The Constitutions of the Free-Masons (London, 1723) was compiled by James Anderson from a number of old manuscripts, one of which was purchased in 1859 by the British Museum and published by Matthew Cooke in 1861. It was noted that there were similarities between the Cooke manuscript and another medieval manuscript in the British Museum. This second manuscript became known as the Regius Manuscript, because it had been purchased by Charles II as part of the library of a Gloucestershire antiquary, who died in 1673 and passed with the rest of the Royal collection to the British Museum on its establishment.

Both the Cooke and Regius manuscripts are written in a script that is consistent with production during the first half of the fifteenth century. It has been suggested that the dialect of these manuscripts is consistent with the text being composed around 1400 in the Midlands. It has been noted that the Regius manuscript includes a poem by a cannon of the Augustinian Priory of Lilleshall in Shropshire, which was composed during the 1380's. The Cooke manuscript may be an amplification and reworking of the Regius manuscript.

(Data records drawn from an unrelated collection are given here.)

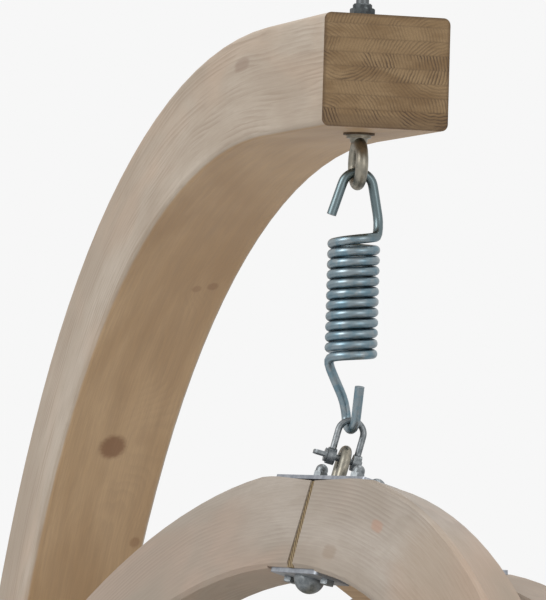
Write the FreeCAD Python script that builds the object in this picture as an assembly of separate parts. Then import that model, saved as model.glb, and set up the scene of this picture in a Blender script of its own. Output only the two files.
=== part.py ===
import FreeCAD, Part
import math
import os

# Hanging chair on a curved timber stand. Millimetres, +Z up, the floor is Z = 0.
# X = 0, Y = 0 is the vertical line that the chair hangs on; +X is the way the arm points.

os.makedirs("parts", exist_ok=True)

V = FreeCAD.Vector
UP = V(0, 0, 1)
ALONG = V(1, 0, 0)
ACROSS = V(0, 1, 0)

# ---------------------------------------------------------------- driving sizes
ARM_WIDTH = 100.0
ARM_DEPTH = 85.5
ARM_EDGE = 5.5
TIP_REACH = 60.0
TIP_HEIGHT = 1870.0
ARM_STRAIGHT = 149.0
ARM_BENDS = [(784.0, 48.5), (1010.0, 41.5)]
FOOT_BEND = 1300.0
FOOT_OVERRUN = 7.0

GLIDE_HEIGHT = 8.0
GLIDE_RADIUS = 24.0
GLIDE_INSET = 70.0
GLIDE_SCREW = 2.5
GLIDE_PILOT = 31.0
BEAM_HEIGHT = 80.0
BEAM_WIDTH = ARM_WIDTH
BEAM_EDGE = 6.0
KEEL_BACK = -860.0
KEEL_FRONT = 420.0
CROSS_LENGTH = 1200.0
BASE_TOP = GLIDE_HEIGHT + BEAM_HEIGHT

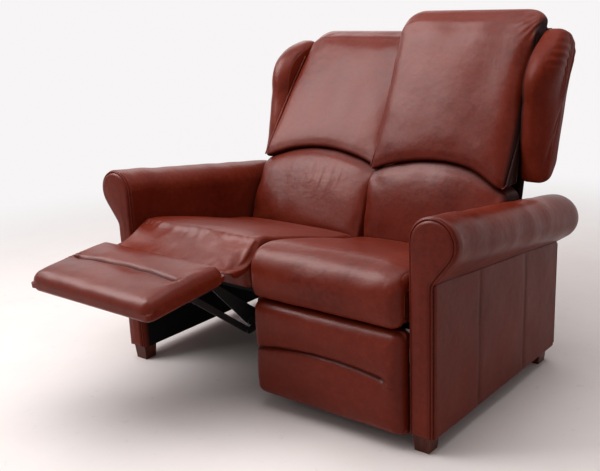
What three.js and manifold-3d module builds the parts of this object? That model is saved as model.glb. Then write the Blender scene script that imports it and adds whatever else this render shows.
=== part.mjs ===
// A two-seat reclining sofa with rolled arms and winged backs, in millimetres, +Z up, its front towards -Y.
// It is drawn in one pose: the left seat is closed and upright, and the right seat has its footrest out
// and its back tipped. Left and right are those of someone who sits on it, so left is +X.
// Each seat is drawn once, closed and upright, at +X. The right one is that drawing reflected in X.
import * as THREE from "three";
import { mergeVertices } from "three/addons/utils/BufferGeometryUtils.js";
import Module from "manifold-3d";

const wasm = await Module();
wasm.setup();

// The pose that the sofa is drawn in, in degrees
const FOOTREST_TRAVEL_DEGREES = 84.5;
const LEFT_FOOTREST_DEGREES = 0;
const RIGHT_FOOTREST_DEGREES = FOOTREST_TRAVEL_DEGREES;
const LEFT_RECLINE_DEGREES = 0;
const RIGHT_RECLINE_DEGREES = 13.5;

// Sizes of the whole sofa. Depths run back from the front of the arms, heights up from the floor.
const SEAT_WIDTH = 512;
const SEAT_SPACING = 12;
const ARM_CLEARANCE = 6;
const ORIGIN_DEPTH = 346;
const FIT = 0.3;
const OVERRUN = 5;

// Arms: a column with a roll on top that overhangs outwards and falls towards the back
const ARM_DEPTH = 771;
const ARM_CREST_HEIGHT = 660;
const ARM_CREST_FALL = 104;
const ARM_ROLL_RADIUS = 71.5;
const ARM_COLUMN_WIDTH = 76;
const ARM_CREASE_DROP_FRONT = 108;
const ARM_CREASE_DROP_REAR = 84;
const ARM_EDGE_ROUND = 8;
const ARM_ROLL_END_LENGTH = 85;
const ARM_ROLL_END_PAST = 64;
const FACING_THICKNESS = 14;
const FACING_INSET = 9;
const FACING_EDGE = 4;

// Feet and base
const FOOT_HEIGHT = 48.7;
const FOOT_TOP_WIDTH = 52;
const FOOT_BOTTOM_WIDTH = 44;
const FOOT_INSET = 16;
const CENTRE_FOOT_FRONT_DEPTH = 250;
const CENTRE_FOOT_REAR_INSET = 45;
const SUPPORT_THICKNESS = 30;
const SUPPORT_FRONT_DEPTH = 90;
const SUPPORT_CORNER = 60;
const REAR_PANEL_THICKNESS = 20;
const REAR_PANEL_SETBACK = 6;
const REAR_PANEL_BOTTOM_HEIGHT = 55;
const REAR_PANEL_TOP_HEIGHT = 270;
const REAR_PANEL_EDGE = 6;

// Seat cushion and the leather apron that wraps its front
const CUSHION_SIDE_GAP = 2;
const CROWN_HEIGHT = 503;
const CROWN_DEPTH = 58;
const NOSE_OVERHANG = 28;
const CUSHION_FRONT_BOTTOM = 347;
const CUSHION_BACK_GAP = 2;
const CUSHION_REAR_TOP = 404;
const CUSHION_SIDE_ROUND = 16;
const CUSHION_CROWN_DROP = 12;
const APRON_THICKNESS = 5;
const APRON_GAP = 2;
const APRON_SEWN_SHARE = 0.5;
const NOSE_DEPTH_SHARES = [0, 0.43, 0.79, 0.975, 1, 0.985, 0.86];
const NOSE_DROP_SHARES = [0, 0.04, 0.16, 0.34, 0.56, 0.79, 0.98];
const SEAT_TOP_DEPTH_SHARES = [0.07, 0.25, 0.5, 0.75, 0.94];
const SEAT_TOP_DROP_SHARES = [0.02, 0.19, 0.48, 0.79, 1];

// Seat frame of wood with its webbing, tilted down to the back
const SEAT_FRAME_FRONT_DEPTH = 79;
const SEAT_FRAME_REAR_DEPTH = 500;
const SEAT_FRAME_TOP = 338.5;
const SEAT_FRAME_THICKNESS = 22;
const SEAT_FRAME_INSET = 14;
const SEAT_RAIL_WIDTH = 45;
const SEAT_TILT_SLOPE = 0.105;
const WEB_STRAP_WIDTH = 50;
const WEB_STRAP_THICKNESS = 2.5;
const WEB_STRAP_COUNT = 4;
const WEB_STAPLE_LAP = 30;

// Footrest: it turns about a point in the seat's nose that no pin marks, held there by its links
const FOOTREST_CENTRE_DEPTH = 6.6;
const FOOTREST_CENTRE_HEIGHT = 450.7;
const PANEL_SIDE_GAP = 3;
const PANEL_FRONT = -18.5;
const PANEL_THICKNESS = 55.5;
const PANEL_BOTTOM = 40;
const PANEL_TOP = 338;
const PANEL_EDGE_ROUND = 24;
const PANEL_CROWN = 5;
const PANEL_SEAM_HEIGHT = 188;
const PANEL_SEAM_ARCH = 26;
const PANEL_SEAM_DEPTH = 5;
const PANEL_SEAM_WIDTH = 9;
const BOARD_THICKNESS = 12;
const BOARD_INSET = 13;

// Footrest links: flat steel bars in three layers, counted in from each side of the seat
const PLATE_INSET = 34;
const PLATE_THICKNESS = 4;
const LAYER_GAP = 1;
const PLATE_FRONT_DEPTH = 126;
const PLATE_DEEP = 54;
const PLATE_LUG_RADIUS = 15;
const DRIVE_PIVOT_DEPTH = 232;
const DRIVE_PIVOT_HEIGHT = 276;
const FOLLOWER_PIVOT_DEPTH = 152;
const FOLLOWER_PIVOT_HEIGHT = 294;
const CARRIER_PIN_DEPTH = 47;
const UPPER_CARRIER_PIN_HEIGHT = 324;
const LOWER_CARRIER_PIN_HEIGHT = 235;
const LINK_EYE_RADIUS = 10;
const PIVOT_EYE_RADIUS = 12;
const PIN_RADIUS = 4;
const PIN_CLEARANCE = 0.4;
const PIN_HEAD_RADIUS = 6.5;
const PIN_HEAD_THICKNESS = 2;
const TORQUE_TUBE_RADIUS = 10;
const TUBE_SOCKET_DEPTH = 12;
const CARRIER_FLANGE_WIDTH = 20;
const CARRIER_SHEET = 3;
const CARRIER_BAR_HEIGHT = 30;
const CROSS_TUBE_DEPTH = 420;
const CROSS_TUBE_SIZE = 20;

// Back: its curve is set by the front face of the frame, which leans more above the bend
const BACK_PIVOT_DEPTH = 600;
const BACK_PIVOT_HEIGHT = 270;
const BACK_FOOT_DEPTH = 628;
const BACK_FOOT_HEIGHT = 335;
const BACK_BEND_HEIGHT = 610;
const BACK_LOWER_SLOPE = 0.231;
const BACK_UPPER_SLOPE = 0.384;
const BACK_FRAME_TOP_DROP = 53;
const BACK_FRAME_THICKNESS = 20;
const BACK_STILE_WIDTH = 38;
const BACK_RAIL_HEIGHT = 45;
const BACK_WIDE_DROP = 20;
const BACK_SIDE_GAP = 6;
const SHELL_THICKNESS = 17;
const SHELL_TAIL = 33;
const SHELL_TOP_DROP = 19;
const SHELL_CORNER = 46;
const SHELL_SHOULDER_DROP = 16;
const SHELL_SHOULDER_ROUND = 40;
const BRACKET_REACH = 130;
const BRACKET_WIDTH = 17;
const HINGE_BAR_SIZE = 14;
const HINGE_BAR_DROP = 4;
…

By the fifteenth century artisans were owning and using manuscript books, which was associated with the greater use of English in official documents. In 1422 the brewers of London decided to keep their records in English, becasue many of them could read English but not Latin or French. Later in the fifteenth century, some of the London livery companies required their apprentices to be literate.

Of about 450 returns of guilds from 1388, that survive in the National Archives, 59 are in English. The main function of the stonemasons guilds in Lincoln and Norwich appears to have been the maintenace of altar candles. Responsibility for the regulation of trade was imposed on these fraternities by succesive royal and civil ordinances as a response to the labour shortages after The Black Death. Carpenters and masons were particularly successful in negotiating higher wages. Journeymen of various trades formed fraternities and adopted distinctive livery to strengthen their bargaining position with the Masters of their craft.

The Regius and Cook manuscripts may be attempts to demonstrate that all masons are equal on the basis of the equality of all stonemasons in their shared craft. These manuscripts show how artisans could articulate their loyalty to the craft through intellectual and symbolic constructs, they are a textual means of conferring social capital and legitimacy on building workers.

Anderson was also able to consider a number of paper rolls produced during the seventeenth century. The Frontispiece to the Constitutions of Free Masonry shows the Duke of Montagu as Grand Master passing a scroll to his successor the Duke of Wharton.